The Nuclear Security Summit: Wins, losses, and draws

By Matthew Bunn | April 8, 2016

The just-concluded fourth and final Nuclear Security Summit saw some serious progress, but also some missed opportunities.

On the progress side:

  • Enough states ratified the 2005 amendment to the physical protection convention to finally bring the amendment into force. That will provide a somewhat stronger legal foundation for nuclear security efforts – and will trigger a review conference that some hope could be a key new element of the nuclear security architecture.
  • China joined in the strengthening nuclear security implementation initiative, thereby committing to achieve the objectives of International Atomic Energy Agency (IAEA) nuclear security recommendations and accept peer reviews of its nuclear security arrangements. Just after the summit ended India announced that it too is joining.
  • Japan and the United States removed hundreds of kilograms of weapon-grade plutonium and highly enriched uranium (HEU) from the Fast Critical Assembly in Japan, as promised at the last summit.  Japan also committed to eliminate the HEU at the critical assembly at Kyoto University.
  • States agreed to 18 new group commitments or “gift baskets,” on topics ranging from protecting against insider threats to replacing radiological sources with less dangerous technologies. Probably the most important of these was the commitment to create a “Nuclear Security Contact Group–a set of senior officials who will keep meeting on the margins of the IAEA General Conference, to keep at least moderately high-level attention focused on nuclear security. 

On the missed opportunity side:

  • We still have no progress toward building a global commitment that all nuclear weapons and weapons-usable nuclear materials, wherever they may be, need to be secured against the full spectrum of plausible adversary threats. (See discussion in Managing the Atom’s new report.)
  • The communiqué, as expected, offers no firm new commitments (though it does more firmly establish the goal of continuous improvement in nuclear security). More disappointing, the “action plans” for five international institutions offer few steps beyond what those institutions are already doing–certainly less than is needed to fill the gap left by the end of the summit process.
  • Many of the gift baskets have few specifics or deadlines; how much they will actually do to accelerate progress toward their objectives remains unknown.
  • Many key countries – including Pakistan, Russia, and others – are still not participating in the initiative on strengthening nuclear security implementation that China and India joined. 

The question now is: where do we go from here? As discussed in our new report, the US government and other interested states need to push hard to keep high-level attention focused on continuous improvement in nuclear security and on combating complacency. We make a number of suggestions on how to do that in our new report–including a shared global database of real nuclear security incidents (or non-nuclear incidents that highlight tactics or capabilities adversaries might use at a nuclear site) and lessons learned about how to prevent similar incidents in the future, and expanded use of realistic nuclear security performance tests against intelligent adversaries looking for ways to defeat them.
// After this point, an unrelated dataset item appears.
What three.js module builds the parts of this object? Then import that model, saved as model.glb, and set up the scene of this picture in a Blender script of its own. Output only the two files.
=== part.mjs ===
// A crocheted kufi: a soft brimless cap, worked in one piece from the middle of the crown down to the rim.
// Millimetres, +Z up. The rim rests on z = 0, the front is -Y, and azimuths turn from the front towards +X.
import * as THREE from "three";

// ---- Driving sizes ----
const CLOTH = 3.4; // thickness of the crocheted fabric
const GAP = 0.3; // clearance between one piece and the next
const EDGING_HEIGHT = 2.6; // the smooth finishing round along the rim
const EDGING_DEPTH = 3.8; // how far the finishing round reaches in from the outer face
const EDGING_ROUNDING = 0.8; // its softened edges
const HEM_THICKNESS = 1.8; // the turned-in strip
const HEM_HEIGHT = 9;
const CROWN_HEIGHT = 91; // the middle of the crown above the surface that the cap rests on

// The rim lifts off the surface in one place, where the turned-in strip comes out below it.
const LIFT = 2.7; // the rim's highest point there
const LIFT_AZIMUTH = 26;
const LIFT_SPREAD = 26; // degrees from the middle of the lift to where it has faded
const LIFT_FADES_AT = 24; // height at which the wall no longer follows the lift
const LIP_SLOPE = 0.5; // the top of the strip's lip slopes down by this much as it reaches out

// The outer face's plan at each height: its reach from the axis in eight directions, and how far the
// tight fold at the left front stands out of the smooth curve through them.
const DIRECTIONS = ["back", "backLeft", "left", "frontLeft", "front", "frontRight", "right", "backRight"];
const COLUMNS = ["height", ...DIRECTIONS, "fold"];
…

The United States should also put high priority on rebuilding nuclear security cooperation with Russia, on a different, more equal model. Russia’s decision not to take part in the summit was a mistake, only isolating Russia further, as was its decision in late 2014 to cut off most US-Russian nuclear security cooperation. In a world grappling with threats from the Islamic State and other bloodthirsty terrorist groups, it is essential that the two countries with the world’s largest nuclear stockpiles and the world’s greatest stores of experience in nuclear security find ways to work together to keep nuclear weapons and materials out of terrorist hands.

The next U.S. president needs a plan for taking on the Islamic State and other terrorist groups–and that plan has to include steps to prevent them from ever getting their hands on the ingredients of nuclear terror.